The news from Russia dovetails with a warning by billionaire fund manager Stanley Druckenmiller that the dollar could cease to be the world’s reserve currency within the next 15 years.

Finance Minister Anton Siluanov announced Russia’s $186 billion National Wealth Fund will dump all of its dollar assets during the St. Petersburg International Economic Forum. “Like the central bank, we have decided to reduce investments of the NWF in dollar assets,” he told reporters.

The wealth fund currently holds 35% of its liquid assets in dollars, worth about $41.5 billion. It has roughly the same amount in euros and the rest spread across yuan, gold, yen and pounds. After the reallocation, the fund will hold 40% in euros, 30% in yuan, 20% in gold and 5% each in yen and pounds, according to the finance minister.

This is another move by Russia to minimize its exposure to dollars in an effort to reduce US foreign policy leverage. The Biden administration has hinted at further economic sanctions against Russia in response to hacking allegations. In a research note, an analyst for BlueBay Asset Manager called the announcement “very political.”

The messaging is ‘we don’t need the US. We don’t need to transact in dollars, and we are invulnerable to more US sanctions.”

The United States often uses its privilege as the issuer of the world’s reserve currency as a foreign policy “big stick.” In 2014 and 2015, it blocked several Russian banks from SWIFT as relations between the two countries deteriorated. And in the fall of 2017, the US threatened to lock China out of the dollar system if it didn’t follow UN sanctions on North Korea.

Russia and other countries have made a concerted effort to minimize exposure to the dollar. Even allies such as the EU have created alternate payment channels to circumvent the dollar-based system. We’ve been watching this de-dollarization trend over the last several years, and have written extensively about the push to minimize dollar exposure by countries like Russia and China and their desire to undermine the ability of the US to weaponize the dollar as a foreign policy tool.

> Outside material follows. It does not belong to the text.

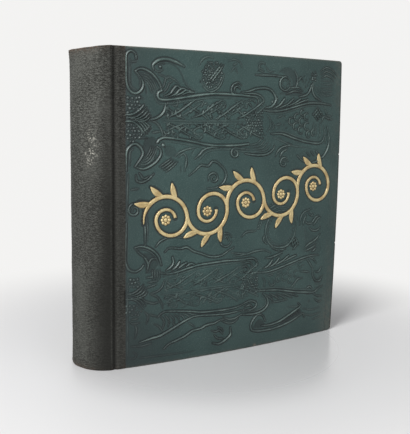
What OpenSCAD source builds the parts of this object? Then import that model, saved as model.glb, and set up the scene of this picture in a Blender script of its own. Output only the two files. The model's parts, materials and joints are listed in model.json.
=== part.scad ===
// Postcard album in a cased binding: two cloth covered boards, a rounded cloth back,
// and stiff slotted leaves that swing on linen hinges from a sewn block of guards.
// The album stands upright on its tail. Inside the modules x runs from the front hinge line
// to the fore edge, y from the front cover to the back cover, and z up.

/* [Covers] */
// Height of the covers, which is the height of the album
album_h = 360; // [300:1:420]
// Width of a cover from its hinge line to the fore edge
cover_w = 321; // [250:1:380]
// Thickness of the closed album at the hinge line, over both covers
album_t = 78; // [66:1:96]
// Thickness of a cover board
board_t = 3.2; // [2.4:0.1:4]
// How far a board bows outward at the middle of its width
board_bow = 9; // [0:0.5:14]
// Radius of a board's worn fore edge corners
corner_r = 4; // [2:0.5:10]
// Thickness of the book cloth
cloth_t = 0.5; // [0.3:0.05:0.7]
// Width of the cloth turned in over a board's edges
turn_in = 15; // [10:1:22]
// Width of the dark cloth of the back where it laps onto a board
lap_w = 8.5; // [7:0.5:40]
// Thickness of the paper pasted inside a cover
pastedown_t = 0.3; // [0.2:0.05:0.5]
// Width of that paper's bare cloth margin at the edges of a cover
pastedown_margin = 4; // [2:0.5:8]

/* [Rounded back] */
// How far the back stands out behind the hinge lines
round_depth = 31; // [24:0.5:32]
// Half the width of the sunk joint between the back and a cover
groove_half_w = 4; // [3:0.25:6]
// Depth of the sunk joint
groove_depth = 3; // [1.5:0.25:3.4]
// Thickness of the card inlay that stiffens the back
stiffener_t = 1.2; // [0.8:0.1:2]
// Hollow between the inlay and the block of guards
hollow_gap = 0.5; // [0.3:0.1:1.5]
// Thickness of the paper lining on the block
lining_t = 0.4; // [0.2:0.1:0.8]
// Thickness of the open mull cloth under that lining
mull_t = 0.4; // [0.3:0.1:0.8]
// How far the mull stops short of the head and tail of the block
mull_inset = 12; // [8:1:30]

/* [Sewing] */
// Number of sewing tapes across the block
tape_count = 4; // [2:1:6]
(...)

Russia in particular has aggressively moved away from dollars in recent years. A report from the Russian central bank earlier this year revealed the country now holds more gold than dollars for the first time ever.

But is this merely the mechanizations of a country having a beef with US foreign policy, or could it hint at a bigger threat to dollar dominance?

The Financial Times published an article last week headlined, “The Demise of the Dollar? Reserve Currencies in the Era of ‘Going Big’.” The article warns, “The extraordinary stimulus measures in the US could undermine confidence in the greenback if inflation takes off.”

The article quotes Druckenmiller, who said, “I can’t find any period in history where monetary and fiscal policy were this out of step with the economic circumstances.”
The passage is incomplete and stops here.